When the detainees initially asked for this evidence to be preserved in January 2005, the Bush administration opposed their request, saying “this case is utterly devoid of any circumstances warranting such an order” because “there is no evidence of any document destruction in this instant case” and, in fact, the government had “numerous reasons … for ensuring the preservation of the documents in question.” Apparently those reasons weren’t good enough for the CIA. Given that the Guantanamo detainees say that many of them were implicated solely on the basis of other prisoners’ tortured confessions, video examples of that torture would only have helped them. These defendants have argued all along that the evidence against them has no weight because people say anything under torture. The tapes would have made their point graphically, indisputably, unforgettably.

And what about Congress? When John McCain was trying to pass the anti-torture provisions in the Detainee Treatment Act in that very same fall of 2005, he faced stiff opposition from the White House. It was hard to beat down, and McCain wrestled his law into being only by accepting a “trust us” compromise. The government said it would no longer abuse the detainees, and McCain agreed to accept vague language for his statute rather than sticking closely with the internationally recognizable words that bar torture. This has allowed for all sorts of fuzziness about what is and isn’t torture and whether it is or isn’t happening. That’s what the fight over water-boarding at Attorney General Michael Mukasey’s confirmation hearing was all about. With the tapes in hand, perhaps McCain—and the Democrats—would have stuck with first principles and passed a law that clearly adhered to international standards the first time. Maybe if we’d had to watch water-boarding as the CIA practiced it in 2002, on a desperate crazy man spewing science fiction rather than truth, the nonsense that torture is effective would never have found any purchase.

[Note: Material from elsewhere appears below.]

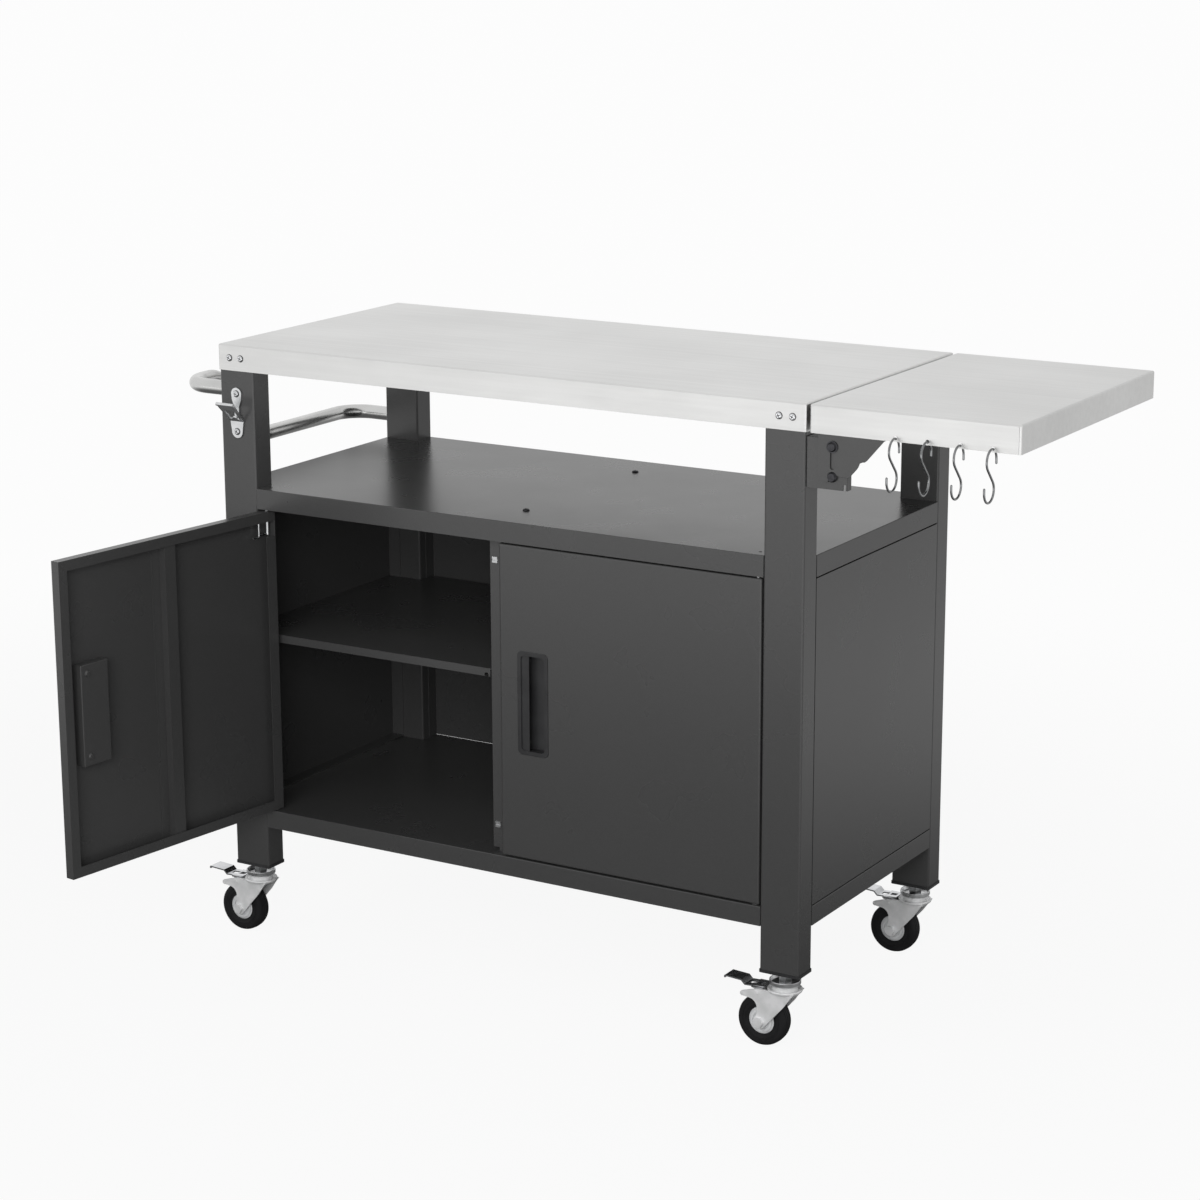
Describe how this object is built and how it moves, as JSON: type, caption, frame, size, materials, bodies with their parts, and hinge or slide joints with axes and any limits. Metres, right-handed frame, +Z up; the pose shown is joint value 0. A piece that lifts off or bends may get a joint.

Finally, there’s the 9/11 Commission, which made broad-based, far-reaching requests for evidence relating to the attacks, yet wasn’t told about the tapes. The commission’s 2004 report relies heavily on the accounts of 10 named detainees, among whom are Abu Zubaydah and Abd al-Rahim al-Nashiri, the alleged planner of the 2000 attack on the USS Cole and the second man tortured on the destroyed tapes. The commission called assessing the truth of their statements “challenging.” They tried to verify and corroborate the witnesses’ statements whenever possible. Still, these accounts are woven into the commission’s narrative, and nowhere does the 9/11 report delve into interrogation tactics or make any recommendations about the government’s continuing or future practices. That wasn’t the commission’s mandate. Still, one wonders where video evidence—or the knowledge that such evidence was being withheld—might have led it.

Kevin Drum started asking the questions we are posing over the weekend. He pointed out that the tapes would have revealed “not just that we had brutally tortured an al-Qaeda operative, but that we had brutally tortured an al-Qaeda operative who was (a) unimportant and low-ranking, (b) mentally unstable, (c) had no useful information, and (d) eventually spewed out an endless series of worthless, fantastical ‘confessions’ under duress.” Those confessions, and others like them, have been the underpinning for much of the government’s legal assault on the rule of law in recent years, from free and open trials, to secret expansions of executive powers. Certainly Drum is speculating, just like we are. It’s impossible to say for sure what the tapes would have revealed, much less how such revelations might have changed all these recent events. But it’s worth trying to refit the pieces, because this evidence was deliberately obliterated. Otherwise, the CIA’s act of destruction wins.